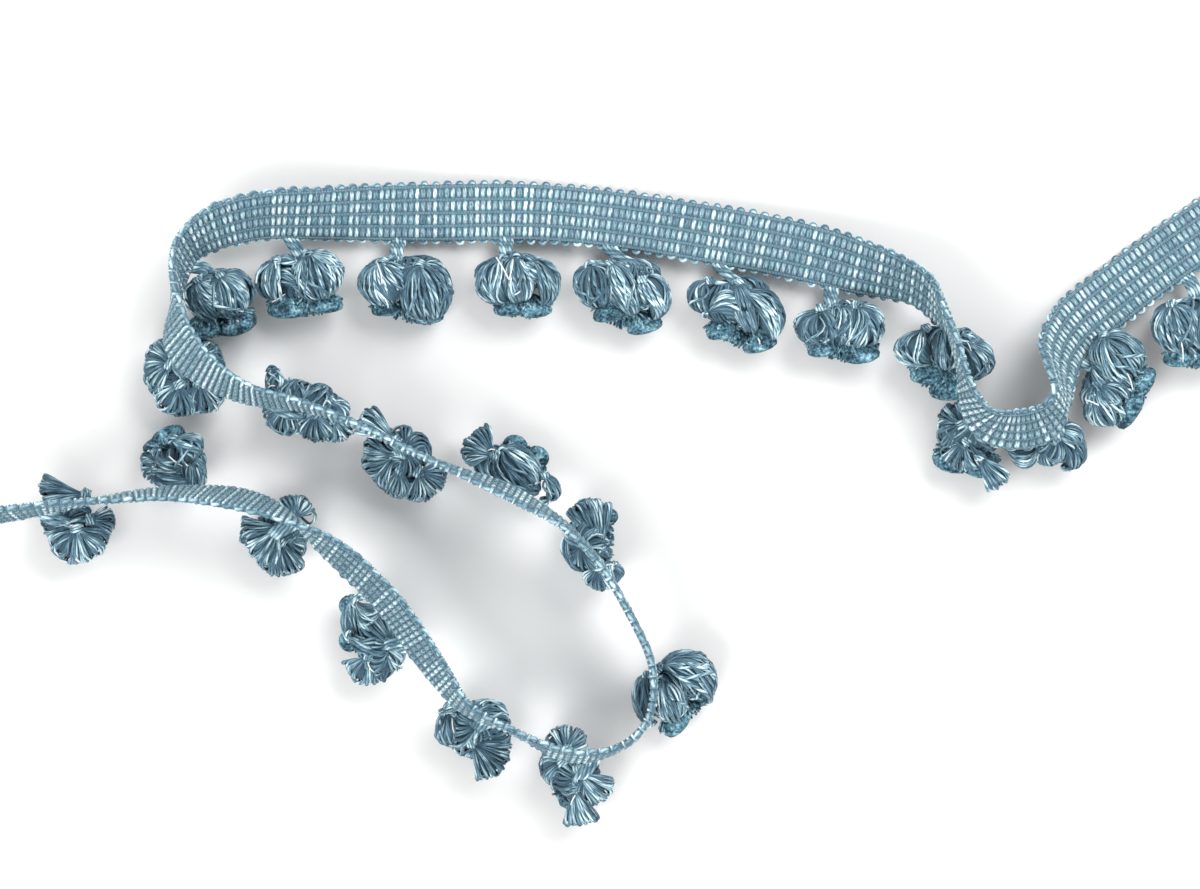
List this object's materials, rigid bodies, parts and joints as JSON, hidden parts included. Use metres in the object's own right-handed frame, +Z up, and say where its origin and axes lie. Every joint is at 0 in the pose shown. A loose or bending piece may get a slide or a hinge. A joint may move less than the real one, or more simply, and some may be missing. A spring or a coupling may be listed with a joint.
{
  "type": "pompom fringe trim",
  "caption": "Woven braid trim lying in loose folds, with looped yarn pompoms hanging from one edge on short necks.",
  "frame": {"origin": "centre of the bounding box, on the surface the trim lies on", "axes": "+Z up; +X along the longer side of the folded trim; +Y towards its straight run"},
  "size_m": [0.3266, 0.1664, 0.0348],
  "materials": {
    "braid": "matte two-tone woven braid",
    "yarn": "matte plied yarn"
  },
  "bodies": {
    "root": {"hanger_01": "yarn", "hanger_02": "yarn", "hanger_03": "yarn", "hanger_04": "yarn", "hanger_05": "yarn", "hanger_06": "yarn", "hanger_07": "yarn", "hanger_08": "yarn", "hanger_09": "yarn", "hanger_10": "yarn", "hanger_11": "yarn", "hanger_12": "yarn", "hanger_13": "yarn", "hanger_14": "yarn", "hanger_15": "yarn", "hanger_16": "yarn", "hanger_17": "yarn", "hanger_18": "yarn", "hanger_19": "yarn", "hanger_20": "yarn", "hanger_21": "yarn", "hanger_22": "yarn", "hanger_23": "yarn", "hanger_24": "yarn", "heading": "braid", "pompom_01": "yarn", "pompom_02": "yarn", "pompom_03": "yarn", "pompom_04": "yarn", "pompom_05": "yarn", "pompom_06": "yarn", "pompom_07": "yarn", "pompom_08": "yarn", "pompom_09": "yarn", "pompom_10": "yarn", "pompom_11": "yarn", "pompom_12": "yarn", "pompom_13": "yarn", "pompom_14": "yarn", "pompom_15": "yarn", "pompom_16": "yarn", "pompom_17": "yarn", "pompom_18": "yarn", "pompom_19": "yarn", "pompom_20": "yarn", "pompom_21": "yarn", "pompom_22": "yarn", "pompom_23": "yarn", "pompom_24": "yarn"}
  },
  "joints": []
}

★ ★ ★ ★ ★ ★ ★

EXERCISE DIRECTIONS.
Each line of the listing should be copied exactly.

SOLUTION.
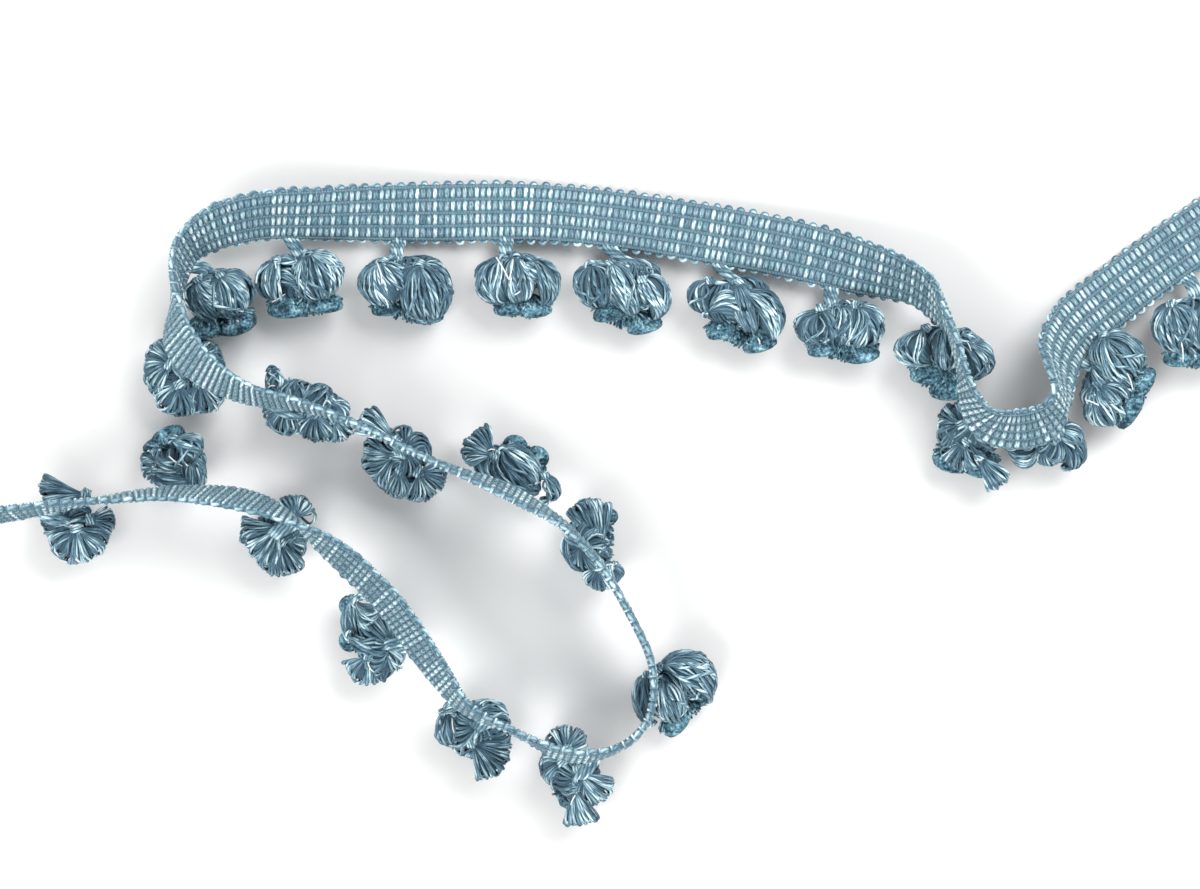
List this object's materials, rigid bodies, parts and joints as JSON, hidden parts included. Use metres in the object's own right-handed frame, +Z up, and say where its origin and axes lie. Every joint is at 0 in the pose shown. A loose or bending piece may get a slide or a hinge. A joint may move less than the real one, or more simply, and some may be missing. A spring or a coupling may be listed with a joint.
{
  "type": "pompom fringe trim",
  "caption": "Woven braid trim lying in loose folds, with looped yarn pompoms hanging from one edge on short necks.",
  "frame": {"origin": "centre of the bounding box, on the surface the trim lies on", "axes": "+Z up; +X along the longer side of the folded trim; +Y towards its straight run"},
  "size_m": [0.3266, 0.1664, 0.0348],
  "materials": {
    "braid": "matte two-tone woven braid",
    "yarn": "matte plied yarn"
  },
  "bodies": {
    "root": {"hanger_01": "yarn", "hanger_02": "yarn", "hanger_03": "yarn", "hanger_04": "yarn", "hanger_05": "yarn", "hanger_06": "yarn", "hanger_07": "yarn", "hanger_08": "yarn", "hanger_09": "yarn", "hanger_10": "yarn", "hanger_11": "yarn", "hanger_12": "yarn", "hanger_13": "yarn", "hanger_14": "yarn", "hanger_15": "yarn", "hanger_16": "yarn", "hanger_17": "yarn", "hanger_18": "yarn", "hanger_19": "yarn", "hanger_20": "yarn", "hanger_21": "yarn", "hanger_22": "yarn", "hanger_23": "yarn", "hanger_24": "yarn", "heading": "braid", "pompom_01": "yarn", "pompom_02": "yarn", "pompom_03": "yarn", "pompom_04": "yarn", "pompom_05": "yarn", "pompom_06": "yarn", "pompom_07": "yarn", "pompom_08": "yarn", "pompom_09": "yarn", "pompom_10": "yarn", "pompom_11": "yarn", "pompom_12": "yarn", "pompom_13": "yarn", "pompom_14": "yarn", "pompom_15": "yarn", "pompom_16": "yarn", "pompom_17": "yarn", "pompom_18": "yarn", "pompom_19": "yarn", "pompom_20": "yarn", "pompom_21": "yarn", "pompom_22": "yarn", "pompom_23": "yarn", "pompom_24": "yarn"}
  },
  "joints": []
}